On to the results I hear you scream. Okay. The first table
lists only the averages so you can get a quick indication:

Averages, linear read test:
  • System 1 [homebuilt tower] - USB2: 31.4 MB/s (16% cpu usage)
  • System 1 [homebuilt tower] - firewire: 33.7 MB/s (4% cpu usage)
  • System 2 [DELL laptop] - firewire: 32.6 MB/s (6% cpu usage)
Averages, average access test:
  • System 1 [homebuilt tower] - USB2: 20.5 ms (3% cpu usage)
  • System 1 [homebuilt tower] - firewire: 20.5 ms (2% cpu usage)
  • System 2 [DELL laptop] - firewire: 19.8 ms (2% cpu usage)
Averages, buffered read test:
  • System 1 [homebuilt tower] - USB2: 32.1 MB/s (16% cpu usage)
  • System 1 [homebuilt tower] - firewire: 34.1 MB/s (4% cpu usage)
  • System 2 [DELL laptop] - firewire: 33.0 MB/s (5% cpu usage)
Already we can see some interesting results from this test.
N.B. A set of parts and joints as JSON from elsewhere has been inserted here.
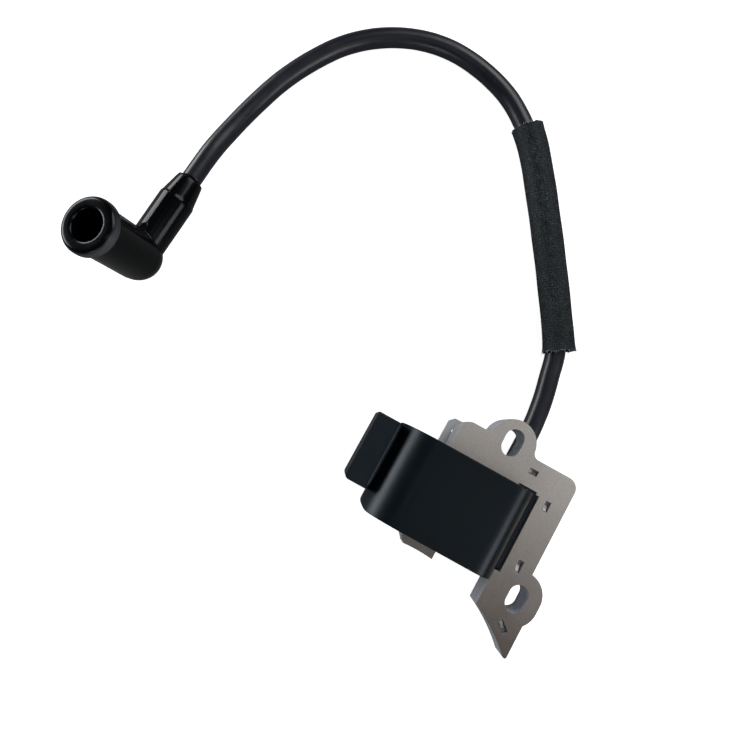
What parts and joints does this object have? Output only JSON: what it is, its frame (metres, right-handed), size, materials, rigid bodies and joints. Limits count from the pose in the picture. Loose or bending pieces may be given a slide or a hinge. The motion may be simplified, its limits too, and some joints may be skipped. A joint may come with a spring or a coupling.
{
  "type": "flywheel ignition coil",
  "caption": "Flywheel ignition coil with a laminated core, potted coil housing, stop blade, spark lead with sleeve and a swivelling elbow plug boot.",
  "frame": {"origin": "middle of the coil assembly's footprint, without the free lead, at the housing's back face", "axes": "+Z out of the housing's back through the core's sheets, +Y away from the flywheel along the coil leg, +X from the housing towards the core's spine"},
  "size_m": [0.1613, 0.1531, 0.0329],
  "materials": {
    "core_steel": "stamped sheet edges",
    "sheet_steel": "stamped silicon steel, faint rolling lines",
    "housing_plastic": "black moulded plastic, satin",
    "resin": "poured resin, glossy",
    "bobbin_plastic": "natural moulded nylon",
    "copper_wire": "enamelled copper wire",
    "fine_wire": "fine enamelled copper wire",
    "board": "green circuit board",
    "component_black": "black moulded epoxy",
    "capacitor_coat": "dipped coating",
    "resistor_coat": "lacquered ceramic",
    "tinned_steel": "tin-plated steel",
    "brass": "plain brass",
    "lead_jacket": "satin black insulation",
    "woven_sleeve": "coated woven glass sleeve",
    "boot_rubber": "glossy black moulded rubber",
    "spring_steel": "bright spring wire"
  },
  "bodies": {
    "coil": {"core_stack": "core_steel", "front_lamination": "sheet_steel", "back_lamination": "sheet_steel", "housing_shell": "housing_plastic", "end_block": "housing_plastic", "potting_resin": "resin", "primary_bobbin": "bobbin_plastic", "primary_winding": "copper_wire", "secondary_bobbin": "bobbin_plastic", "secondary_winding": "fine_wire", "circuit_board": "board", "switching_transistor": "component_black", "capacitor": "capacitor_coat", "resistors": "resistor_coat", "diodes": "component_black", "ground_strap": "tinned_steel", "stop_terminal": "tinned_steel", "ht_contact": "brass", "lead_tail": "lead_jacket", "ht_lead": "lead_jacket", "abrasion_sleeve": "woven_sleeve", "lead_nose": "lead_jacket"},
    "boot": {"plug_boot": "boot_rubber", "contact_spring": "spring_steel"}
  },
  "joints": [
    {"name": "boot_swivel", "type": "hinge", "parent": "coil", "child": "boot", "pos_m": [-0.11388, 0.0185, 0.007], "axis": [0.0698, 0.9976, 0], "range_deg": [-75, 75]}
  ]
}
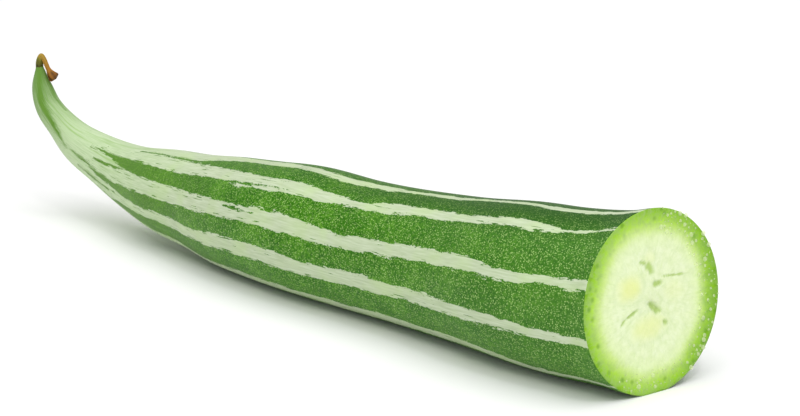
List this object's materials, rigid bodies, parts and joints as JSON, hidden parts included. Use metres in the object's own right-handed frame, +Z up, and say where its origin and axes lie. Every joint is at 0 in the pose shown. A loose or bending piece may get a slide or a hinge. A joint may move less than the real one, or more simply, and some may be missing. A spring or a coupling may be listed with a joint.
{
  "type": "snake gourd half",
  "caption": "Narrow end of a snake gourd, sliced across: striped green fruit lying on its side, its neck curling up to a withered flower.",
  "frame": {"origin": "middle of the footprint, on the surface that the gourd lies on", "axes": "+X along the fruit from the tip towards the cut face, +Y across it, +Z up"},
  "size_m": [0.3412, 0.0614, 0.0613],
  "materials": {
    "rind": "waxy satin skin, dark green with pale lengthwise stripes and fine pale specks",
    "dried_flower": "dry and wrinkled",
    "sap": "clear wet drops"
  },
  "bodies": {
    "root": {"gourd": "rind", "withered_flower": "dried_flower"}
  },
  "joints": []
}
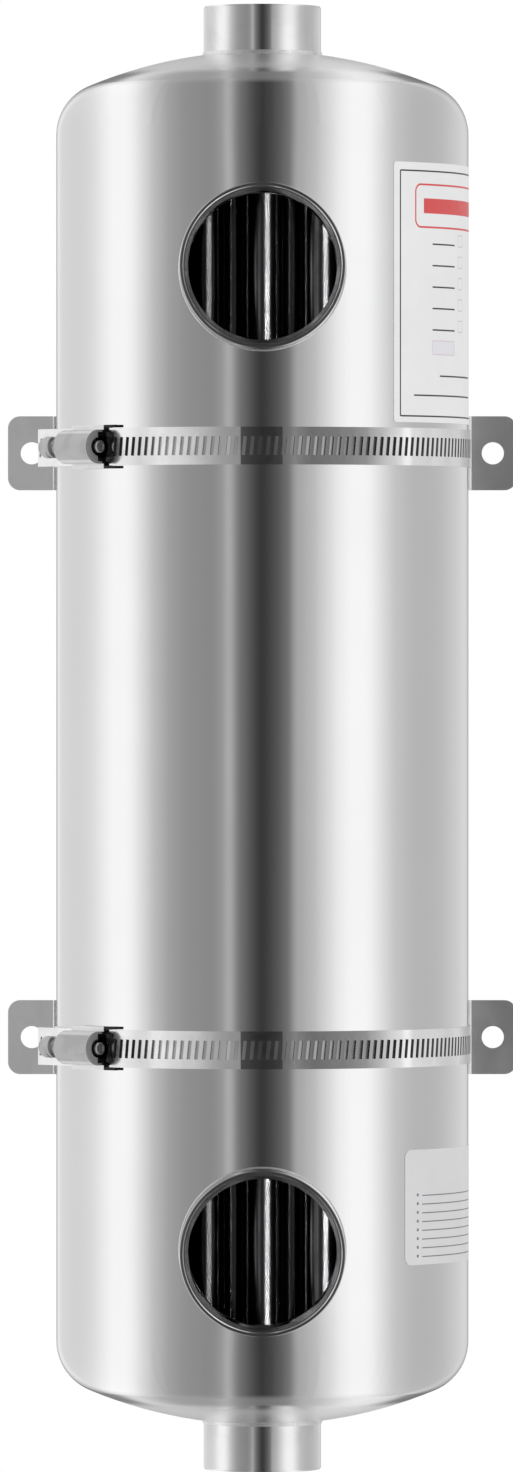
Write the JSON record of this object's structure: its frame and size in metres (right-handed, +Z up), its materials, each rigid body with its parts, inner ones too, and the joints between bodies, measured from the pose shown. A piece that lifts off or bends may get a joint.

Firewire seems to be the winner. It has higher throughput
on every test versus USB2 (on my test system!) and also less
CPU usage! Interesting. I would've expected the reverse to be
true for at least CPU usage. That was a feeling I was having
which just has been proven wrong.

We can also conclude that I'm using the full bandwidth of my
USB2 and firewire busses since there is a marginal increase
in the buffered read tests.

The last conclusion is that the busses do loose some from
the theoretical maximum of 40 MB/s (firewire) and 48 MB/s
(USB2). But I do think 30+ MB/s for reading isn't too shabby
taking overhead into account. Perhaps a superiour interface
card could increase it a bit, but I doubt it will be that
much. So this already debunks my thoughts on my slow firewire
drive (unless there was something more substantially wrong
with my previous drive, ofcourse)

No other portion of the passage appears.